Le récit de ce parcours, lui aussi, ne cesse de bifurquer, d’un espace à un autre, d’une tonalité à une autre. La première voix qui nous parle est celle du général Baron de Marbot (Mathieu Amalric), livrant off un état des lieux du conflit. Mais ce récit factuel se verra bientôt supplanté, dans la bande-son, par celui du sergent portugais Francisco Xavier, se prenant de sympathie (et plus) pour la veuve esseulée d’un capitaine anglais. Le romanesque prend alors le pas sur la reconstitution historique et s’enrichit de l’histoire du lieutenant Pedro de Alencar, abandonné dans un hôpital suite à une blessure à la tête et contraint de fuir l’armée napoléonienne en chemise de nuit. Puis le récit vire au comique avec l’apparition de Clarissa Warren, jeune Anglaise dévergondée, avant de retourner à l’horreur : flammes, viols, suicides et trahisons. Et ainsi de suite. La guerre, dans Les Lignes de Wellington, n’est pas un état diplomatique, mais un mode de vie. Valeria Sarmiento s’intéresse à la façon dont chacun continue à être ce qu’il est en ces circonstances particulières. Dans cette effervescence, trois personnages énigmatiques se dégagent : un érudit installé dans une bibliothèque ambulante, un marchand intraitable et un enfant des rues, mutique et avide des lectures du premier (le Timée de Platon). Ils représentent la partie émergée d’un courant symboliste qui irrigue tout le film et tend à faire de chaque personnage l’incarnation de quelque chose de plus large.
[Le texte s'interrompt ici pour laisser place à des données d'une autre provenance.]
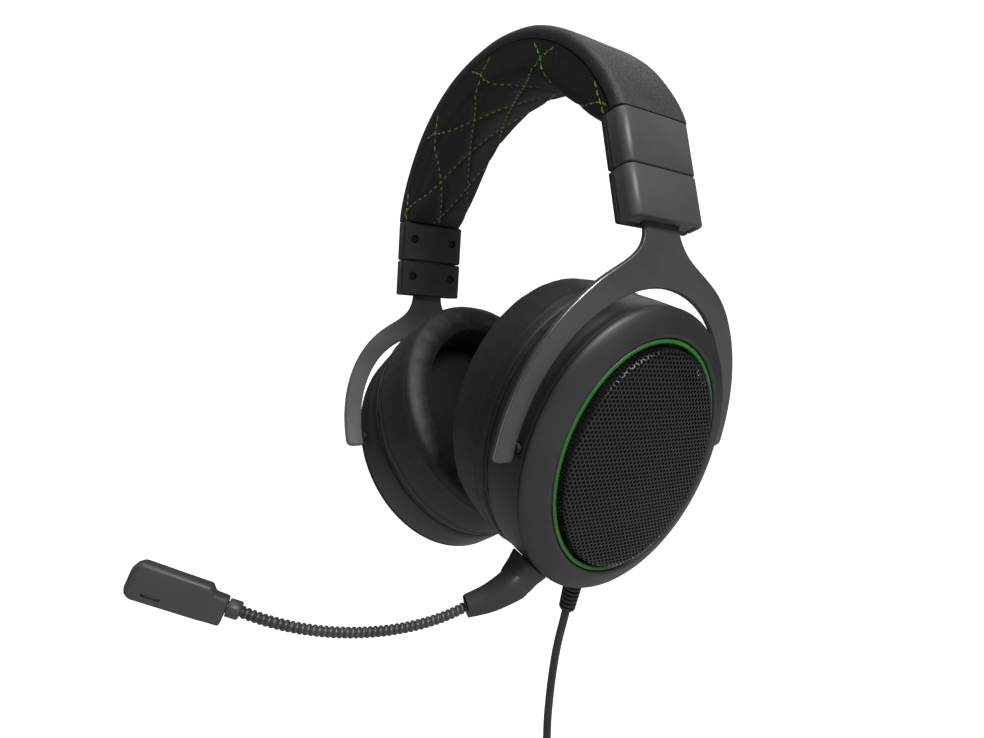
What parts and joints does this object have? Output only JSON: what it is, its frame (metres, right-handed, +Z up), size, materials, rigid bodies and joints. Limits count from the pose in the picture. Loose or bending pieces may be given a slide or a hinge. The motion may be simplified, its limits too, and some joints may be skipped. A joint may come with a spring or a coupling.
{
  "type": "gaming headset",
  "caption": "Wired over-ear headset: padded arched band, sliding housings, forked yokes, tilting oval ear cups, plug-in gooseneck microphone and coiled cable with a jack plug.",
  "frame": {"origin": "midway between the two ear cups, level with their centres, where the head that wears the headset is centred", "axes": "+Z up towards the band, the wearer faces -Y, the wearer's left is +X"},
  "size_m": [0.1718, 0.2007, 0.3877],
  "materials": {
    "leatherette": "satin grained",
    "spring_steel": "brushed",
    "shell_plastic": "matte fine texture",
    "steel": "brushed",
    "painted_metal": "satin paint",
    "green_plastic": "satin",
    "grille_sheet": "satin perforated",
    "dark_plastic": "matte",
    "board": "gloss",
    "rubber": "matte",
    "cable_rubber": "matte",
    "gooseneck_metal": "satin paint"
  },
  "bodies": {
    "headband": {"headband_cover": "leatherette", "headband_frame": "spring_steel", "headband_pad": "leatherette", "upper_housing_shell_left": "shell_plastic", "upper_housing_plate_left": "shell_plastic", "upper_screw_front_left": "steel", "upper_screw_rear_left": "steel", "upper_housing_shell_right": "shell_plastic", "upper_housing_plate_right": "shell_plastic", "upper_screw_front_right": "steel", "upper_screw_rear_right": "steel"},
    "slider_left": {"lower_housing_shell_left": "shell_plastic", "lower_housing_plate_left": "shell_plastic", "slider_strip_left": "spring_steel", "yoke_left": "painted_metal", "lower_screw_front_left": "steel", "lower_screw_rear_left": "steel", "pivot_pin_front_left": "painted_metal", "pivot_pin_rear_left": "painted_metal"},
    "slider_right": {"lower_housing_shell_right": "shell_plastic", "lower_housing_plate_right": "shell_plastic", "slider_strip_right": "spring_steel", "yoke_right": "painted_metal", "lower_screw_front_right": "steel", "lower_screw_rear_right": "steel", "pivot_pin_front_right": "painted_metal", "pivot_pin_rear_right": "painted_metal"},
    "cup_left": {"cup_shell_left": "shell_plastic", "cup_bezel_left": "shell_plastic", "accent_ring_left": "green_plastic", "grille_left": "grille_sheet", "driver_left": "dark_plastic", "baffle_left": "dark_plastic", "ear_cushion_left": "leatherette", "circuit_board": "board", "mic_socket": "dark_plastic", "strain_relief": "rubber", "cable_lead": "cable_rubber", "cable_coil": "cable_rubber", "cable_tail": "cable_rubber", "cable_tie": "dark_plastic", "plug_body": "rubber", "plug_pin": "steel"},
    "cup_right": {"cup_shell_right": "shell_plastic", "cup_bezel_right": "shell_plastic", "accent_ring_right": "green_plastic", "grille_right": "grille_sheet", "driver_right": "dark_plastic", "baffle_right": "dark_plastic", "ear_cushion_right": "leatherette"},
    "volume_wheel_body": {"volume_wheel": "rubber"},
    "mute_button_body": {"mute_button": "dark_plastic"},
    "microphone": {"mic_elbow": "shell_plastic", "mic_jack": "steel", "gooseneck_root": "gooseneck_metal"},
    "boom_middle": {"gooseneck_middle": "gooseneck_metal"},
    "boom_tip": {"gooseneck_tip": "gooseneck_metal", "mic_collar": "dark_plastic", "mic_neck": "shell_plastic", "mic_body": "shell_plastic"}
  },
  "joints": [
    {"name": "size_left", "type": "slide", "parent": "headband", "child": "slider_left", "axis": [0.1426, 0, -0.9898], "range_m": [0, 0.018]},
    {"name": "size_right", "type": "slide", "parent": "headband", "child": "slider_right", "axis": [-0.1426, 0, -0.9898], "range_m": [0, 0.018]},
    {"name": "tilt_left", "type": "hinge", "parent": "slider_left", "child": "cup_left", "pos_m": [0.06009, 0, -0.00359], "axis": [0, 1, 0], "range_deg": [-22, 0]},
    {"name": "tilt_right", "type": "hinge", "parent": "slider_right", "child": "cup_right", "pos_m": [-0.06009, 0, -0.00359], "axis": [0, -1, 0], "range_deg": [-22, 0]},
    {"name": "mic_unplug", "type": "slide", "parent": "cup_left", "child": "microphone", "axis": [-0.2974, -0.6082, -0.736], "range_m": [0, 0.02]},
    {"name": "boom_bend_low", "type": "hinge", "parent": "microphone", "child": "boom_middle", "pos_m": [0.02596, -0.06104, -0.06276], "axis": [0.9705, -0.241, 0], "range_deg": [-25, 25]},
    {"name": "boom_bend_high", "type": "hinge", "parent": "boom_middle", "child": "boom_tip", "pos_m": [0.0169, -0.09782, -0.05942], "axis": [0.9705, -0.241, 0], "range_deg": [-25, 25]},
    {"name": "volume_turn", "type": "hinge", "parent": "cup_left", "child": "volume_wheel_body", "pos_m": [0.04422, 0.03243, -0.0255], "axis": [0.9272, 0, -0.3746], "range_deg": [-140, 140]},
    {"name": "mute_press", "type": "slide", "parent": "cup_left", "child": "mute_button_body", "axis": [0.3015, -0.5934, 0.7463], "range_m": [0, 0.0012], "stiffness_N_per_m": 400, "springref_m": -0.0005}
  ]
}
Il y a de la magie dans la façon dont Valeria Sarmiento parvient à épouser le cheminement de si nombreux personnages (une douzaine, tous du côté anglo-portugais, les Français étant présents seulement en arrière-plan) et à instaurer avec promptitude le sentiment de les connaître. Les visages beaux et typés des acteurs choisis forment un terreau propice à l’épanouissement d’un art consommé de la narration. Les Lignes de Wellington est à maints égards un film assez classique, offrant au spectateur un certain confort, mais Valeria Sarmiento cultive tout autant le sens que le non-sens. La narration, globalement efficace, sait faire silence sur certains points, s’immobiliser à certains moments. La vision des Lignes de Wellington est donc loin d’être passive. Par une distribution précisément dosée de l’information et un refus de l’enchaînement systématique d’effets à des causes, le film nous fait partager l’état de quête dans lequel ses différents personnages se trouvent. Comme eux, nous sommes à l’affût. Comme eux, nous tentons de trouver du sens dans le désordre formé par la guerre. Et si nous en trouvons un, c’est au prix de l’abandon de certains morceaux, rebuts du processus de mise en ordre du réel qui resteront sur le bas-côté. Le film s’éloigne également des contrées hollywoodiennes par son refus d’une rassurante idéalisation des êtres et des sentiments : truffé de moments déceptifs, de rendez-vous manqués, le scénario de Carlos Saboga évite toujours de se précipiter dans la direction la plus attendue.
Plutôt qu’une succession de lignes parallèles, ce que le film dessine est un étrange bain chimique où les êtres sont comme des particules agissant les unes sur les autres de façon généralement imprévisible. Les plans de Valeria Sarmiento, souvent mobiles, excellent à rendre palpable cette interdépendance de tous les micro-événements contenus dans le mouvement général dicté par la classe dirigeante. Ils excellent également à montrer comment une vie peut être réduite à l’état de détail au sein de ce mouvement, signalant certains événements au détour d’un plan, comme si de rien n’était ou interrompant une scène par la naissance impromptue d’une autre dans la continuité de l’espace-temps filmique. Certains de ces plans serpentins et quelques autres rappellent le style de Ruiz, son goût des vues impossibles et des téléscopages temporels. Mais le plaisir visuel que peut procurer Les Lignes de Wellington ne se limite pas à cet héritage : une attention au détail et une richesse plastique maintiennent l’œil en état d’éveil perpétuel. Voilà peut-être la façon la plus évidente et la plus belle de rendre hommage au cinéaste disparu.